27 de março de 2010

Entrelaçados (conto)

Parte I
Parte II
Parte III

A falta de oxigênio no cérebro ocasionou uma série de complicações no quadro de saúde do rapaz. Seu estado era grave e inspirava cuidados especiais. Logo, os médicos decidiram induzi-lo ao coma, para melhor controlar a situação.

Nessa hora, toda a família já se esbarrava pelos corredores apertados do hospital público. O encontro foi inevitável naquela data especial. Era aniversário do caçula e, depois de alguns meses afastados, os dois se encaravam, cada um com sua angústia e tristeza, a espera de uma resposta positiva dos médicos.

“Precisamos confiar em Deus. Só ele pode salvar nosso filho”, mentalizava a mãe. “Deus quis que o destino nos unisse nesse momento, em prol de nossa família”, refletiu o pai.

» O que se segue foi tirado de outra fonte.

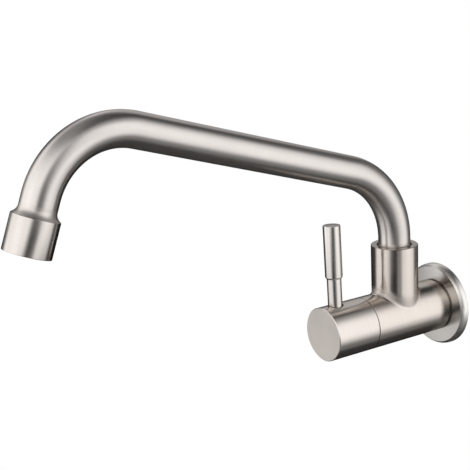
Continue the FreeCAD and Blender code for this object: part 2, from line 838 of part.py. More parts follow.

Sem trocar uma única palavra, eles ainda se entreolhavam, com olhos de peixe morto, com a dor de uma iminente perda do filho querido. O sofrimento era tão grande que qualquer sentimento de ódio e rancor era deixado de lado naquele momento. Não havia espaço para lamentos conjugais. Os outros dois filhos, irmãos do rapaz, também estavam presentes e a mesma distância que separava pai e mãe era percebida entre pai e filhos.


Já anoitecia, quando o médico veio trazer o boletim: “pai e mãe, precisamos conversar, me acompanhem, por favor”. Então, os dois seguiram o médico, cabisbaixos e sem expressar qualquer reação diante do outro, apenas aguardavam com apreensão os dizeres do médico.


“Infelizmente, seu filho sofreu uma paralisia cerebral devido à falta de oxigênio no cérebro, pelo longo tempo que permaneceu embaixo d´água. No momento, não podemos definir agora quais as possíveis sequelas desse acidente, mas já podemos alertar aos senhores que o caso é grave e exige cuidados especiais. Por isso, peço a compreensão dos senhores para entender como deverão proceder a partir de hoje...”

No discurso, o médico enfatizou a importância do cuidado e do amparo dos pais para a recuperação do filho. O amor dos dois certamente seria o melhor remédio e somente juntos poderiam reunir forças para suportar tamanha aprovação.

Naquela praia, naquele dia, naquela onda, ele não imaginava como sua vida iria se transformar. Talvez o acidente tivesse sido apenas um elo para reaproximar novamente os pedaços daquela família. Talvez eles não tivessem preparados para voltar a conviver juntos outra vez. Mas certamente, pais e filhos estavam dispostos a rever seus julgamentos e suas dívidas. Os que erraram, tiveram a oportunidade de progredir, os que sofreram, tiveram a chance de perdoar.

Mas era preciso acontecer uma fatalidade para apaziguar os corações? Será que apenas o sofrimento é capaz de ensinar o verdadeiro valor da vida? O tal rapaz de alguma forma conseguiu se recuperar e está escrevendo seu testemunho em um livro. Quem sabe ele consegue responder a essas perguntas até o final de seus registros?

Um comentário:

Ju disse...

De uma coisa eu tenho certeza nessa vida: nada é por acaso.